Spring 2021 Trine Course Catalog

General Education Requirements

General Education Philosophy

The purpose of the general education curriculum components is to provide the Trine University graduate with skills necessary to think critically and to communicate clearly with persons in all professions. The General Education requirements are designed to ensure breadth of knowledge and to promote intellectual inquiry.

Learning Outcomes 

  1. Formal Writing: Communicate ideas using text, data, and images as appropriate, to effectively address specific audiences within their given context(s). 
  2. Interpersonal Communication: Communicate orally within various face-to-face interpersonal contexts employing relevant verbal and nonverbal strategies.
  3. Data Literacy: Demonstrate data literacy, including how to read graphs and charts appropriately, draw correct conclusions from data, and recognize when data are being used in misleading or inappropriate ways. 
  4. Synthesis: Reflect on how mathematics, scientific, humanistic, and social science study work together to prepare them for leadership and service. 

General Education Distribution Requirements

The University believes that attainment of the skills described in the General Education Philosophy requires exposure to and some facility with the modes of inquiry practiced in multiple disciplines.

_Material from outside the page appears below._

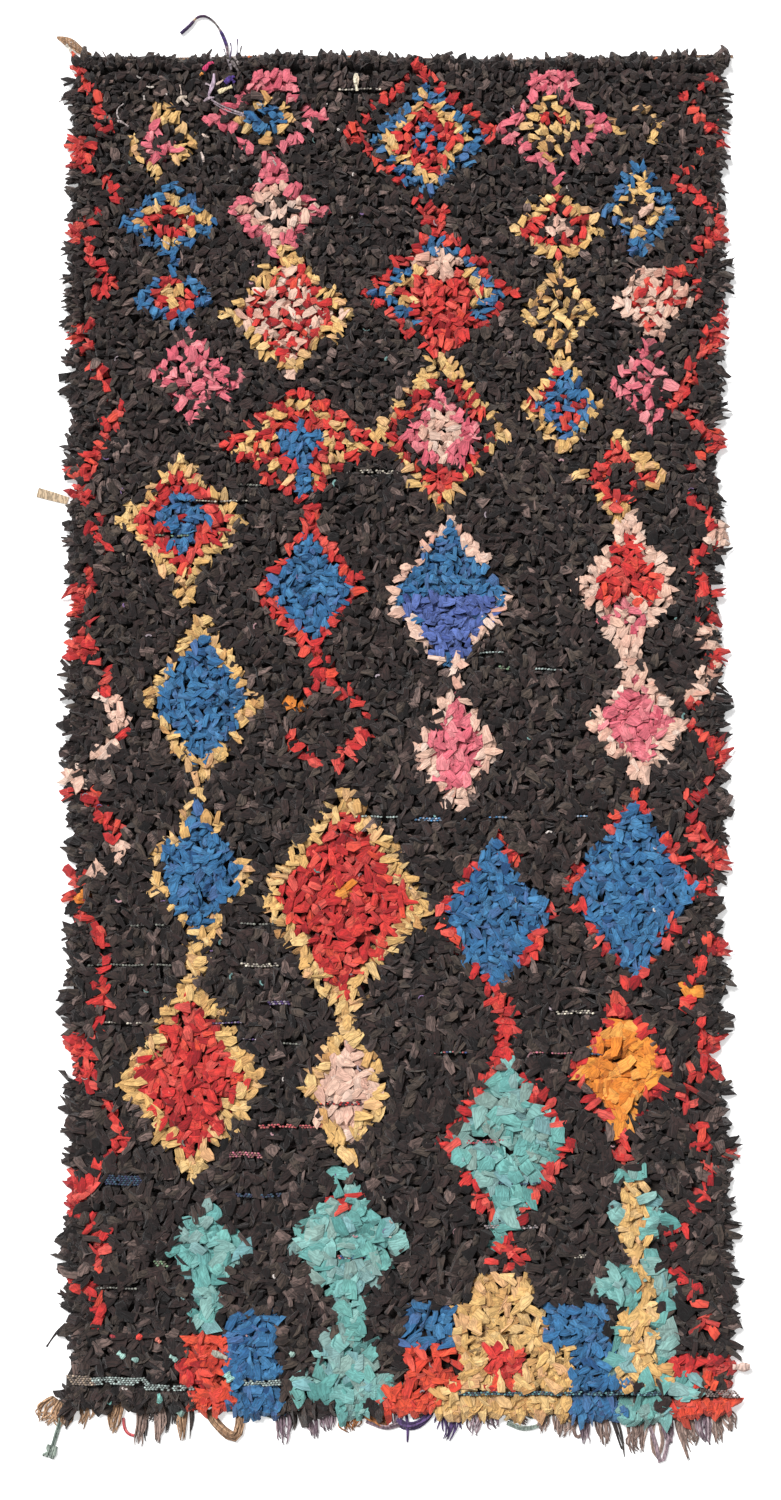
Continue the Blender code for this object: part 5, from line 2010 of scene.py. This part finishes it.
@dataclass
class BareWefts:
    """The weft picks that show where the pile parts."""

    material: bpy.types.Material
    pitch: float = 0.0065
    radius: float = 0.0023
    rise: float = 0.0262
    arch: float = 0.001
    weave: float = 0.0012
    waves: float = 70.0
    picked: float = 0.88
    slant: float = 0.25
    pick_length: float = 0.8
    steps: int = 4

    def build(self) -> bpy.types.Object:
        """Make each stretch as short picks in a row, their colours in turn.

        Returns:
            The piece.
        """
        rng = np.random.default_rng((SEED, 104))
        places, tones = [], []
        for weft in BARE_WEFTS:
            for row in range(weft.rows):
                across = np.arange(weft.left * CM, weft.right * CM, self.pitch)
                across = across[rng.random(len(across)) < self.picked] + row * self.pitch / 2
                along = weft.along * CM - WEFT_ROW * row + self.weave * np.sin(across * self.waves)
                places.append(np.stack([across, along], axis=1))
                picked = np.array(weft.tones, dtype=float)[np.arange(len(across)) % len(weft.tones)]
                tones.append(picked * rng.uniform(0.75, 1.05, (len(across), 1)))
        place = np.concatenate(places)
        share = np.linspace(-0.5, 0.5, self.steps)
        slant = rng.uniform(-self.slant, self.slant, len(place))
        paths = np.zeros((len(place), self.steps, 3))
        paths[..., 0] = place[:, 0:1] + share * self.pick_length * self.pitch
        paths[..., 1] = place[:, 1:2] + share * slant[:, None] * self.pitch
        paths[..., 2] = self.rise + self.arch * np.cos(np.pi * share)
        radii = self.radius * rng.uniform(0.7, 1.1, (len(place), 1)) * np.array([0.6, 1.0, 1.0, 0.6])
        dyes = linear(np.concatenate(tones))
        piece = tube_piece("bare_wefts", paths, radii, YARN_SIDES, self.material, dyes)
        seat(piece, "rag_pile")
        return piece


@dataclass
class Studio:
    """The pale floor, soft light and a camera straight above."""

    view_across: float = -0.0189
    view_along: float = -0.0326
    view_length: float = 3.15
    lens: float = 70.0
    film: float = 36.0
    floor_size: float = 12.0
    floor_depth: float = 0.001
    floor_grey: float = 0.9
    floor_glow: float = 0.42
    sky: float = 0.38
    lamp_power: float = 4.2
    lamp_angle: float = 0.35
    lamp_tilt: tuple[float, float, float] = (-32.0, -28.0, 0.0)

    def place_camera(self) -> bpy.types.Object:
        """Hang the camera above the rug, as high as the whole view needs.

        Returns:
            The camera.
        """
        data = bpy.data.cameras.new("view_from_above")
        data.lens = self.lens
        data.sensor_fit = "VERTICAL"
        data.sensor_height = self.film
        height = self.view_length * self.lens / self.film
        camera = bpy.data.objects.new("view_from_above", data)
        camera.location = (self.view_across, self.view_along, height)
        bpy.context.scene.collection.objects.link(camera)
        bpy.context.scene.camera = camera
        return camera

    def light(self) -> None:
        """Fill the room with even light and add one broad, gentle lamp from the upper left."""
        world = bpy.data.worlds.new("studio")
        world.use_nodes = True
        world.node_tree.nodes["Background"].inputs["Color"].default_value = (1.0, 1.0, 1.0, 1.0)
        world.node_tree.nodes["Background"].inputs["Strength"].default_value = self.sky
        bpy.context.scene.world = world
        lamp = bpy.data.lights.new("broad_lamp", "SUN")
        lamp.energy = self.lamp_power
        lamp.angle = self.lamp_angle
        holder = bpy.data.objects.new("broad_lamp", lamp)
        holder.rotation_euler = np.radians(self.lamp_tilt)
        bpy.context.scene.collection.objects.link(holder)
        bpy.context.scene.view_settings.view_transform = "Standard"

    def lay_floor(self) -> bpy.types.Object:
        """Lay the plain pale floor just under the rug.

        Returns:
            The floor.
        """
        half = self.floor_size / 2
        corners = np.array([(across, along, -self.floor_depth) for across, along
                            in ((-half, -half), (half, -half), (half, half), (-half, half))])
        material = bpy.data.materials.new("pale_floor")
        material.use_nodes = True
        shader = material.node_tree.nodes["Principled BSDF"]
        shader.inputs["Base Color"].default_value = (self.floor_grey, self.floor_grey, self.floor_grey, 1.0)
        shader.inputs["Roughness"].default_value = 0.9
        shader.inputs["Emission Color"].default_value = (1.0, 1.0, 1.0, 1.0)
        shader.inputs["Emission Strength"].default_value = self.floor_glow
        floor = new_piece("pale_floor", corners, [np.array([[0, 1, 2, 3]])], material)
        return floor


def main() -> None:
    """Build the rug piece by piece and report each."""
    logging.basicConfig(level=logging.INFO, format="%(name)s: %(message)s")
    studio = Studio()
    studio.place_camera()
    outline = FieldOutline(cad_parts["rag_pile"])
    cloth = rag_cloth_group()
    report(WrappedTie(outline, dyed_material("tie_wrap", cloth)).build())
    chart = PatternChart()
    knots = KnotLattice().set_out(outline, np.random.default_rng(SEED))
    rags, flare = chart.read(knots)
    for piece in RagPile(outline, knots, rags, flare, cloth).build():
        report(piece)
    report(GroundWeave(outline, chart, dyed_material("ground_weave", cloth)).build())
    for piece in TopHeading(outline, dyed_material("heading_yarn", cloth)).build():
        report(piece)
    for piece in Fringe(outline, dyed_material("fringe_yarn", cloth)).build():
        report(piece)
    report(EdgeTape(dyed_material("tape", cloth)).build())
    report(LooseRags(dyed_material("loose_rag", cloth)).build())
    report(BareWefts(dyed_material("bare_weft", cloth)).build())
    studio.light()
    studio.lay_floor()


if __name__ == "__main__":
    main()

Thus, all students, regardless of academic program, are required to take courses within the following fields: 

  • Humanities
  • Science
  • Social Science
  • Mathematic

To determine which courses fall within each discipline, Trine has adopted the guidelines of the American Academy of Arts and Sciences' "Humanities Indicators" project. Trine differs from the Academy in classing history as a social science. 

Humanities incorporates the following disciplines: The academic study of the arts including art history; music; drama and cinema; communication; cultural, ethnic, and gender studies; English language and literature; and languages and literature other than English. 

Social Sciences incorporate the following disciplines: economics, geography, government, international relations, political science, psychology, sociology, and urban studies. 

Sciences courses address the following areas of study: astronomy, chemistry, geography, geology, earth science, physics, anatomy and physiology, botany, biology, microbiology, and molecular bioscience. 

Mathematics courses include mathematics and statistics.